Four games on the spin for him now, and Keita is starting to show examples of the player he was in an RB Leipzig shirt.

LIVERPOOL, ENGLAND - Saturday, February 9, 2019: Liverpool's Naby Keita during the FA Premier League match between Liverpool FC and AFC Bournemouth at Anfield. (Pic by David Rawcliffe/Propaganda)

That pass to Firmino during the build-up to the third goal was a Steven Gerrard-esqe work of art.

Keita looked relaxed and comfortable. He is methodically playing himself into his Liverpool career. He might just be the key component to a Liverpool side which can deliver Ole Gunnar Solskjær his first defeat as manager of Manchester United.

Gini Wijnaldum, shaking off a virus which left him absent from the squad for a couple of days, gave a wonderfully assured performance, crowned by the sheer loveliness of his goal.

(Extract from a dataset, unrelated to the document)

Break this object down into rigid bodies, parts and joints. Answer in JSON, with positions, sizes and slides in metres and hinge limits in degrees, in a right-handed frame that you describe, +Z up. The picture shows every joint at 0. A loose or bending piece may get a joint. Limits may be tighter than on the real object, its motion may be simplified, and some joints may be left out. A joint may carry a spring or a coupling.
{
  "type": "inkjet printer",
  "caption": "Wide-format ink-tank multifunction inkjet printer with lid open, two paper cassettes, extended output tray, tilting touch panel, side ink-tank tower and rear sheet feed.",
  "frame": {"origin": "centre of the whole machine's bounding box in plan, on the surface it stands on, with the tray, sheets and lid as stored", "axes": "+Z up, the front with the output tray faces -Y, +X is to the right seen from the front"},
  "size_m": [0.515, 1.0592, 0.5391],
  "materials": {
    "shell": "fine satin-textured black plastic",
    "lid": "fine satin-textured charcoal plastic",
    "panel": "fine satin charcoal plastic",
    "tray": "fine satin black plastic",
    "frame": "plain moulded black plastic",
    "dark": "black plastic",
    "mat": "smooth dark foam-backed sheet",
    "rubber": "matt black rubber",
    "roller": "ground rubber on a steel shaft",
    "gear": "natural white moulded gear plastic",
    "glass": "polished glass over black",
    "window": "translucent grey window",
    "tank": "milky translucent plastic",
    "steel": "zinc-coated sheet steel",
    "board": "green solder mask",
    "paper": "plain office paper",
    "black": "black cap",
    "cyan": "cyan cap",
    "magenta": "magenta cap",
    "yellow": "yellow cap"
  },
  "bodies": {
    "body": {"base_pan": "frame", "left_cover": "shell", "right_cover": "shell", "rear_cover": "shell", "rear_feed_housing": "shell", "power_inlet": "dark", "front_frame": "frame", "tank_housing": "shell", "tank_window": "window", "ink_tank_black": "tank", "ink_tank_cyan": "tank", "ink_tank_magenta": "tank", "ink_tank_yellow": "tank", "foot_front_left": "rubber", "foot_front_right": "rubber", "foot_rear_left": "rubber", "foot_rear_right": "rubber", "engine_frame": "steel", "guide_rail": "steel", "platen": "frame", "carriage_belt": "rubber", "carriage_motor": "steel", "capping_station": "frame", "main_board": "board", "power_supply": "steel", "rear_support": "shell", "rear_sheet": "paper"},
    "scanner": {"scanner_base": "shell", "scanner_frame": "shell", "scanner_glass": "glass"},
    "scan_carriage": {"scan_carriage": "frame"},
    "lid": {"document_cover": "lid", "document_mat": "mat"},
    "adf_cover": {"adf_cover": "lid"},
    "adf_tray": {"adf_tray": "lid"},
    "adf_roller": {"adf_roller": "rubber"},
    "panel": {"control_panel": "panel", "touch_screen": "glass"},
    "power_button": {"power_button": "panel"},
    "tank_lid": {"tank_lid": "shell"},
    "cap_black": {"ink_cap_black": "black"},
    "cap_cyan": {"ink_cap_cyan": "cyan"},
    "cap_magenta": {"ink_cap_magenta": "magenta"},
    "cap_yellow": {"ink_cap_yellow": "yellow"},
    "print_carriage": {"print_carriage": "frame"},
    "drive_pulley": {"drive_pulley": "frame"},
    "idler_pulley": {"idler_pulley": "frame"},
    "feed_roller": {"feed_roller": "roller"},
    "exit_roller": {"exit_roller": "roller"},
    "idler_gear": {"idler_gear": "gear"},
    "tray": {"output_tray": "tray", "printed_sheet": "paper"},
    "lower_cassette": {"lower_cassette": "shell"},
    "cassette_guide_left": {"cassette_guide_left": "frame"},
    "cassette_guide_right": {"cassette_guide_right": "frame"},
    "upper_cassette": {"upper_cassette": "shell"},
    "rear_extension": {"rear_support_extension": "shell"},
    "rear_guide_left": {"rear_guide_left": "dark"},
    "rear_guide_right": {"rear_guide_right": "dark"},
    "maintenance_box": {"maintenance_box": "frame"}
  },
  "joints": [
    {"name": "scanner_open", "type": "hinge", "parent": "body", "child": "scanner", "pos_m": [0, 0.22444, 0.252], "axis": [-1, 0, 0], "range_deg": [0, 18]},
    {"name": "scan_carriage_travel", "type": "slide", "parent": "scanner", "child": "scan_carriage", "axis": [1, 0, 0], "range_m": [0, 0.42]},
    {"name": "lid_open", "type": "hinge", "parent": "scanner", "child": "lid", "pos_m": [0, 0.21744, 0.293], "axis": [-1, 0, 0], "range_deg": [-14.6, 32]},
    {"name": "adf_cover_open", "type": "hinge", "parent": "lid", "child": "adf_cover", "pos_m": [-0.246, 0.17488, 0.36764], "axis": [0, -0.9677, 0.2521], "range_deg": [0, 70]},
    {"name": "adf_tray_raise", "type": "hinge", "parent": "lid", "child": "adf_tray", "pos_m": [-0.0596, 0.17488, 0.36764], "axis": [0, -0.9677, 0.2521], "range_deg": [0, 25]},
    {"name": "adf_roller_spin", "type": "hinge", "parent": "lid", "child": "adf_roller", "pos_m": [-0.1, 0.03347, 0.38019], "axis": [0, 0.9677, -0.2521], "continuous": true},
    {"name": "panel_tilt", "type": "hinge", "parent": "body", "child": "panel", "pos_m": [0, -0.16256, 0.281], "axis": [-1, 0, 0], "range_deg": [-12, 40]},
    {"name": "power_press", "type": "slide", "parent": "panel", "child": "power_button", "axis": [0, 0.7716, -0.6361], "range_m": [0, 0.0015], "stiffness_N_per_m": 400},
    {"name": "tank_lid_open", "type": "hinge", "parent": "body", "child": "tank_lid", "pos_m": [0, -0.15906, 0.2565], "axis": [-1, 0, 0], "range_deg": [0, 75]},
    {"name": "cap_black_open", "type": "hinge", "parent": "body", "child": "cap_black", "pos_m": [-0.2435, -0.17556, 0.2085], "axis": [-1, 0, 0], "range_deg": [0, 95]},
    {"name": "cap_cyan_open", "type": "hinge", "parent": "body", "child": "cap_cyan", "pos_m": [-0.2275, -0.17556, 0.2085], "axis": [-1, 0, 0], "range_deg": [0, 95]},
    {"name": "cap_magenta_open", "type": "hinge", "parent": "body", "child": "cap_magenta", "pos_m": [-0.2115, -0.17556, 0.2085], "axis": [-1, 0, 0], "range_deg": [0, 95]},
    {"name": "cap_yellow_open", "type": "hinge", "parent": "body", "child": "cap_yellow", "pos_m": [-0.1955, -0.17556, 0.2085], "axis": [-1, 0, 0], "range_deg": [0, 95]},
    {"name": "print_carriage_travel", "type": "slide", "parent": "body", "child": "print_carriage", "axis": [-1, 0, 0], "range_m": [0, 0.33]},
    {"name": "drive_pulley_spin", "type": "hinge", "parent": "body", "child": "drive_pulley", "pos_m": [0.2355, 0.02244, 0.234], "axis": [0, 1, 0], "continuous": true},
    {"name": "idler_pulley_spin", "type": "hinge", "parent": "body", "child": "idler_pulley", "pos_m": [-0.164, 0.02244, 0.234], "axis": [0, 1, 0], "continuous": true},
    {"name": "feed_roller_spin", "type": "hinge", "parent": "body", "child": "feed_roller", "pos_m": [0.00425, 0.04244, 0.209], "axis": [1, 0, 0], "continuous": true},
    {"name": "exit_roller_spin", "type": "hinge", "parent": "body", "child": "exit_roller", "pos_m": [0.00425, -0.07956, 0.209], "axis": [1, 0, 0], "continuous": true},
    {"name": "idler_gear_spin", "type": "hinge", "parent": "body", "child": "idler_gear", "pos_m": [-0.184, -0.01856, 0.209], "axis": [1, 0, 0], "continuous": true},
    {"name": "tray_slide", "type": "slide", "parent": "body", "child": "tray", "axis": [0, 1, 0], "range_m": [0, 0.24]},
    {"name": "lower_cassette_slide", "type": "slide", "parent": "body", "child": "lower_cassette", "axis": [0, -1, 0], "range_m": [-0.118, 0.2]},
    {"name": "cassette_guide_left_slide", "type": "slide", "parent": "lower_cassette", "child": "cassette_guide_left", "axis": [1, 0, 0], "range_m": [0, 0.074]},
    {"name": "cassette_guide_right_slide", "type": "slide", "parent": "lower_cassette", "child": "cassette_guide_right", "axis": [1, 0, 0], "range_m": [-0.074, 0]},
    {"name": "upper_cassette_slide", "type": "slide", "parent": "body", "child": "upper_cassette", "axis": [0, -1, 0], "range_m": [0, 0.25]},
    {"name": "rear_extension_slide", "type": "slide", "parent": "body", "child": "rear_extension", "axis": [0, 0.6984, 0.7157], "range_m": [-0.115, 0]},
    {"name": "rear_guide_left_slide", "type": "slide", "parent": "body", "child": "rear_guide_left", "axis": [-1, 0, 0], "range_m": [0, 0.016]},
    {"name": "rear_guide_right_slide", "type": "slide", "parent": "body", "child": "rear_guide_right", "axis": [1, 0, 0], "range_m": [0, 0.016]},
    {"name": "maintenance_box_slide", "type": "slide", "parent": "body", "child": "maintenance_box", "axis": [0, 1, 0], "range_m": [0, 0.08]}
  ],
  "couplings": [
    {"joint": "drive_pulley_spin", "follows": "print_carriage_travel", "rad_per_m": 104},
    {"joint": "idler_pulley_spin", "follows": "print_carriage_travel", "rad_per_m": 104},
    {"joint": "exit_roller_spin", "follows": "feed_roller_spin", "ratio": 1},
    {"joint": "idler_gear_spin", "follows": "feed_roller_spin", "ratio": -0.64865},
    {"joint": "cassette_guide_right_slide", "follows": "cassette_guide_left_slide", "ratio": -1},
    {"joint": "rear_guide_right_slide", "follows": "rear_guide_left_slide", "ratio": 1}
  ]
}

It was a goal that any one of Mohamed Salah, Firmino and Sadio Mane would have been proud to call their own, to the point that Mane slapped Wijnaldum with a reasonable degree of enthusiasm in celebration of it.

Add to this another understated shift from Fabinho and we might just have found our best midfield trio at last.

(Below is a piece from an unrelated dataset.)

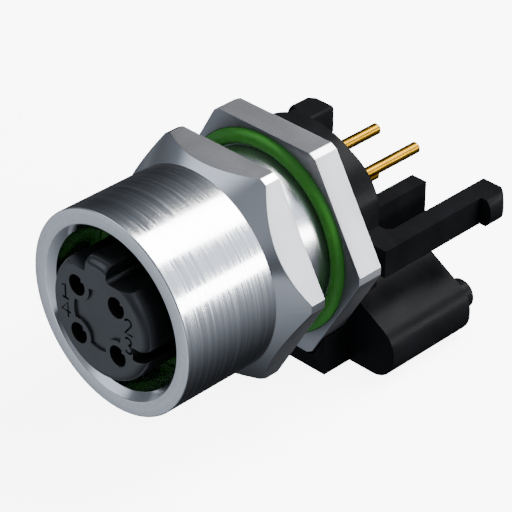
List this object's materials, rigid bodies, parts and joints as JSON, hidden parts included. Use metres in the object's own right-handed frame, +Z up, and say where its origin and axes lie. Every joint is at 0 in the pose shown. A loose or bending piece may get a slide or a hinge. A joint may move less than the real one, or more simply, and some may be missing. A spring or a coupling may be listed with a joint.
{
  "type": "round data connector",
  "caption": "Round panel data socket with a screw-on hexagon sleeve, keyed insert, sealing rings and a moulded carrier that clips to a printed board.",
  "frame": {"origin": "centre of the sleeve's front rim", "axes": "+Y back along the axis, from the mating end to the solder tails; +X to the right as seen from the mating end; +Z up"},
  "size_m": [0.0186, 0.028, 0.0162],
  "materials": {
    "sleeve_nickel": "turned nickel plate",
    "housing_nickel": "satin nickel plate",
    "green_rubber": "smooth green rubber",
    "insert_plastic": "fine matt black",
    "carrier_plastic": "satin black",
    "gold": "gold plate"
  },
  "bodies": {
    "housing": {"rear_housing": "housing_nickel", "panel_seal": "green_rubber", "socket_insert": "insert_plastic", "board_bracket": "carrier_plastic", "contact_1": "gold", "contact_2": "gold", "contact_3": "gold", "contact_4": "gold"},
    "sleeve_ring": {"mouth_seal": "green_rubber"},
    "sleeve": {"front_sleeve": "sleeve_nickel"}
  },
  "joints": [
    {"name": "sleeve_travel", "type": "slide", "parent": "housing", "child": "sleeve_ring", "axis": [0, 1, 0], "range_m": [-0.00101, 0.00263]},
    {"name": "sleeve_turn", "type": "hinge", "parent": "sleeve_ring", "child": "sleeve", "pos_m": [0, 0.005, 0], "axis": [0, 1, 0], "range_deg": [-360, 945]}
  ],
  "couplings": [
    {"joint": "sleeve_travel", "follows": "sleeve_turn", "m_per_rad": 0.00015915}
  ]
}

Although, the free-spirited Xherdan Shaqiri, the polarising stylings of Jordan Henderson and the been-there-and-seen-it-all experience of James Milner would argue the toss over that. Alex Oxlade-Chamberlain could be back in contention very soon, too.

 

The Fun Returns

LIVERPOOL, ENGLAND - Saturday, February 9, 2019: Liverpool's manager J¸rgen Klopp reacts during the FA Premier League match between Liverpool FC and AFC Bournemouth at Anfield. (Pic by David Rawcliffe/Propaganda)

The fun returned on Saturday. That rolled, side-footed backheel from Firmino to tee-up Salah will be one of the images of the season.

It was still daylight when we walked away from Anfield. Spring is on the horizon and this chase for the Premier League title has definitively got real.

If, in this chase for the title, we do make the finish line first then we will look back to this win as being the springboard for the final push.

A fortnight of rest is now upon us again as far as the Premier League is concerned. Old Trafford next.

What we do have though, a week on Tuesday, is the ideal warm-up, with the resumption of the Champions League and the visit of Bayern Munich to Anfield.

This is the point of the season where everything begins to magnify; everything begins to feel gargantuan.

The 2018/19 season has crackled along since the turn of the year. Prepare for it to go fully electrified a week from now.